STATED TASK: The complete listing should be restated exactly.
— BEGIN COLLECTED MATERIAL —
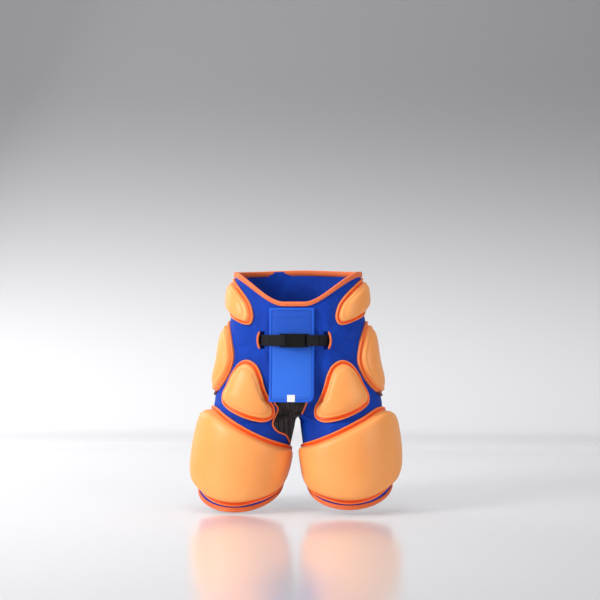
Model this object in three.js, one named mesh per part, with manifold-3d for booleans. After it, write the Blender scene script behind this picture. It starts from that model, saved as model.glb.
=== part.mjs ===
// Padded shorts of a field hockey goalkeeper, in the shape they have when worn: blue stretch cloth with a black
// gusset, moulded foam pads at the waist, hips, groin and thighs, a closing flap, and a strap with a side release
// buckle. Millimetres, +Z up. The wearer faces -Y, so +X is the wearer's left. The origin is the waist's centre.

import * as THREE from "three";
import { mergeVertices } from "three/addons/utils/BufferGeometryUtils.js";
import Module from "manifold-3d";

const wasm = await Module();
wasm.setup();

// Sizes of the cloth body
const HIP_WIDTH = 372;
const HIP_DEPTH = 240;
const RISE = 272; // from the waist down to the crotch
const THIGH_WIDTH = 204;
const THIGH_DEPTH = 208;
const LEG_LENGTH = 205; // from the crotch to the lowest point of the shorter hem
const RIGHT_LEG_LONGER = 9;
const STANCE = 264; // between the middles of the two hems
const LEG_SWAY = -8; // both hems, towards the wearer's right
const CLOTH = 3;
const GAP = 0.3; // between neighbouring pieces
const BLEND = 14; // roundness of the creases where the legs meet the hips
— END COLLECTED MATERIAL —
SOLVED PROBLEM:
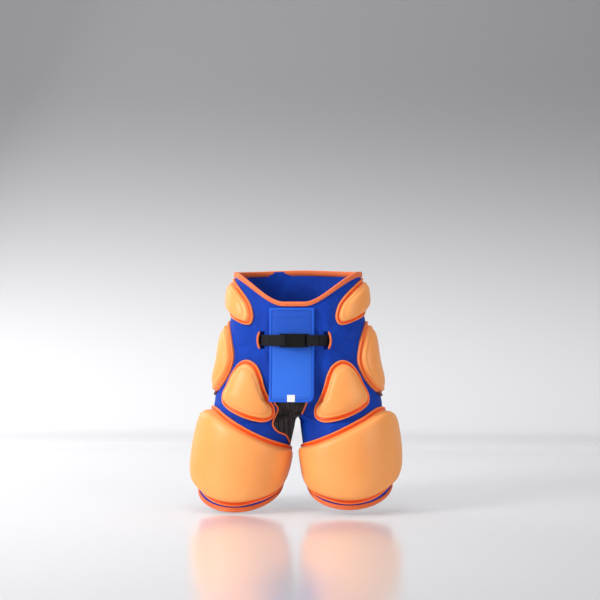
Model this object in three.js, one named mesh per part, with manifold-3d for booleans. After it, write the Blender scene script behind this picture. It starts from that model, saved as model.glb.
=== part.mjs ===
// Padded shorts of a field hockey goalkeeper, in the shape they have when worn: blue stretch cloth with a black
// gusset, moulded foam pads at the waist, hips, groin and thighs, a closing flap, and a strap with a side release
// buckle. Millimetres, +Z up. The wearer faces -Y, so +X is the wearer's left. The origin is the waist's centre.

import * as THREE from "three";
import { mergeVertices } from "three/addons/utils/BufferGeometryUtils.js";
import Module from "manifold-3d";

const wasm = await Module();
wasm.setup();

// Sizes of the cloth body
const HIP_WIDTH = 372;
const HIP_DEPTH = 240;
const RISE = 272; // from the waist down to the crotch
const THIGH_WIDTH = 204;
const THIGH_DEPTH = 208;
const LEG_LENGTH = 205; // from the crotch to the lowest point of the shorter hem
const RIGHT_LEG_LONGER = 9;
const STANCE = 264; // between the middles of the two hems
const LEG_SWAY = -8; // both hems, towards the wearer's right
const CLOTH = 3;
const GAP = 0.3; // between neighbouring pieces
const BLEND = 14; // roundness of the creases where the legs meet the hips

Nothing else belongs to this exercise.